The map of the Iranian blogosphere that the Internet and Democracy Project produced (available Sunday at cyber.law.harvard.edu/publications/2008/Mapping_Irans_Online_Public) resembles the night sky, with each dot representing one blog and the main constellations indicating groups of blogs that share common interests and attitudes.

Sprays of yellow and green represent secular/reformist blogs. More women and expatriates appear here than anywhere else. The points colored red, turquoise and orange show all the blogs on the religious/conservative pole.

The study found that the next largest group of bloggers, hundreds of them, concentrated on romantic poetry. So many blogging bards might be uncommon in many other countries, but in Iran it is simply a reflection of a culture that so reveres poetry, where many children grow up dreaming of becoming great poets in the way many young Americans dream of a future in sports.

The mapping program assigns each dot its place through factors including lists of words that it checks for and that indicate the likely focus of the blog: reformist, conservative or other.

For example, Masoud Dehnamaki is a conservative who helped found the Basiji, a hard-core group notorious for its bloody attacks against antigovernment demonstrators. In recent years he has become a documentary filmmaker, focusing on social problems like prostitution.

The large dot representing his blog sits almost at the middle of the map, indicating that it is popular among both conservatives and reformists. The dot representing the Web site of former President Mohammad Khatami, a moderate leader, sits to his left, deeper into the reformist field.
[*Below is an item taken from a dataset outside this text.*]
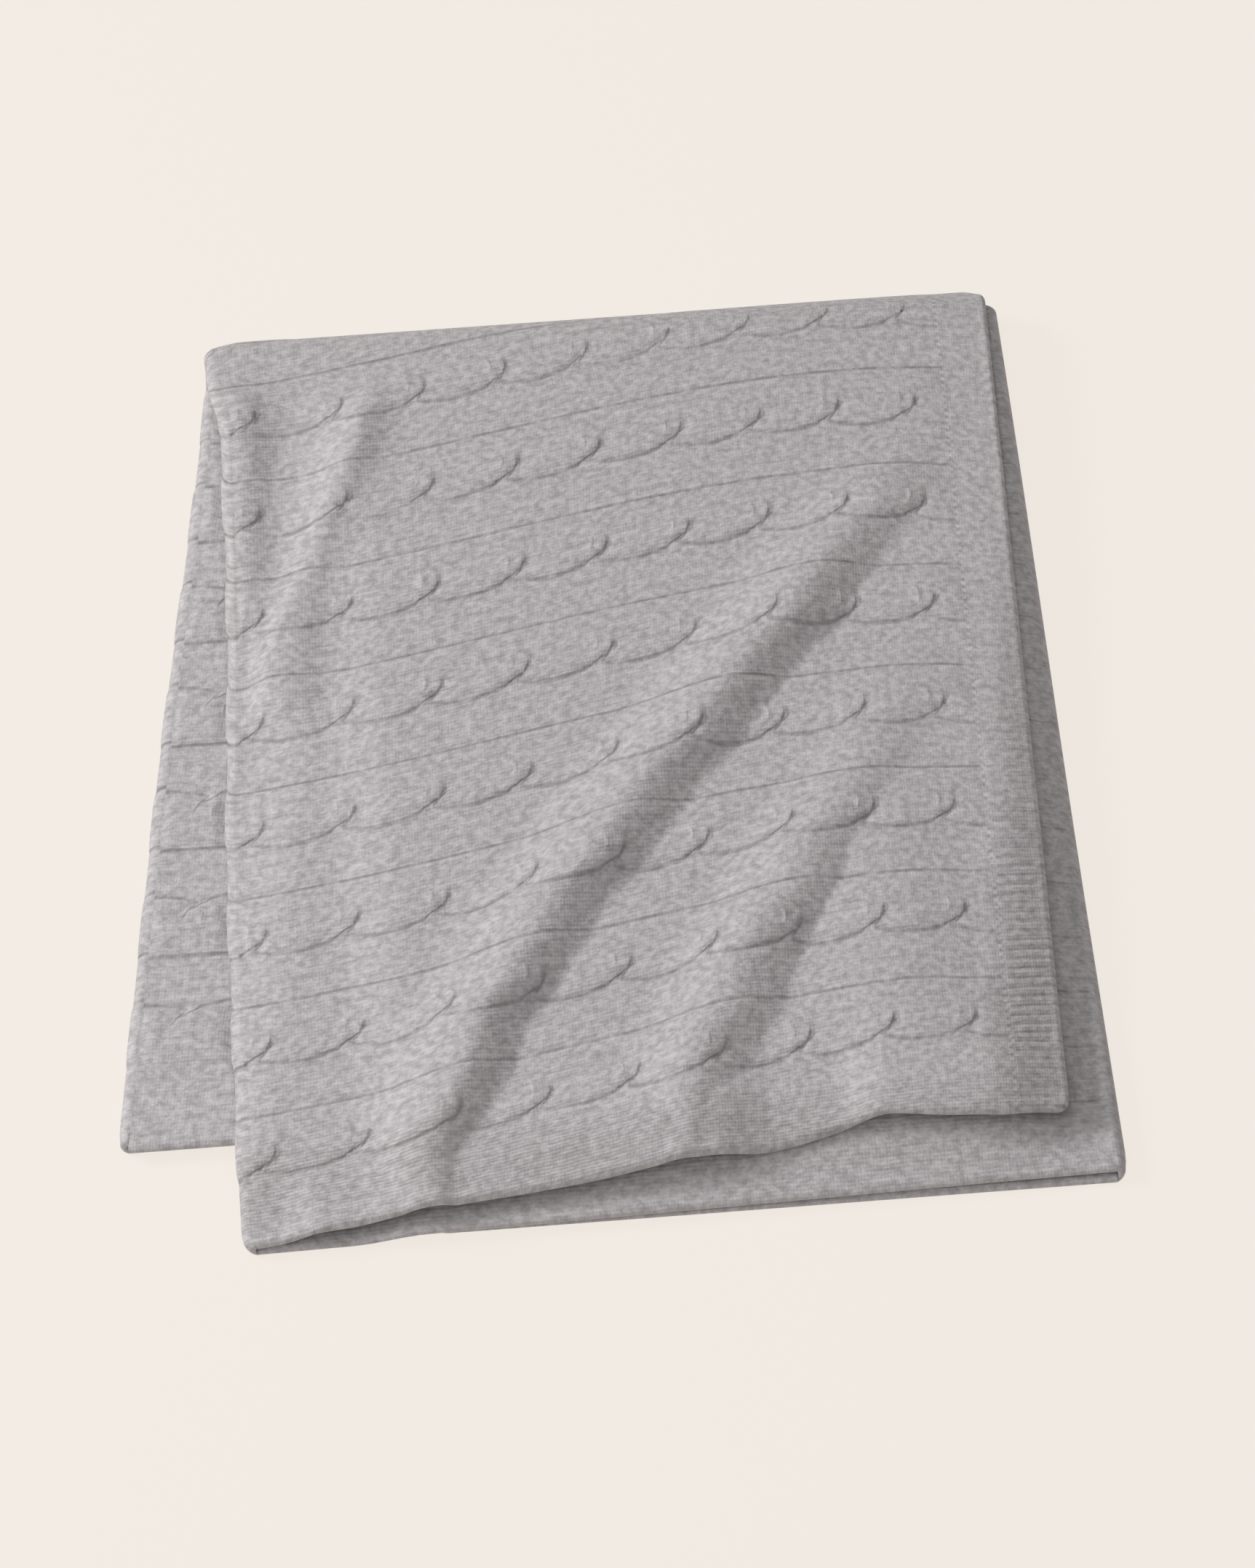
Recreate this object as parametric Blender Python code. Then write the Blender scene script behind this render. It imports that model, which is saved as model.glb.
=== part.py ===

Mehrangiz Kar, an Iranian dissident in Boston who is aware of the project but not directly involved, said that over the long run the blogosphere would bring change within certain limits.

Bloggers are not permitted to criticize the Islamic system itself, Ms. Kar said, but they are far freer than writers for newspapers or other news media.

“These Web logs are very effective,” she said. “They create conversation. Not just about elections or democracy, but about cinema, theater, arts, literature. These fields are very important for changing that society.”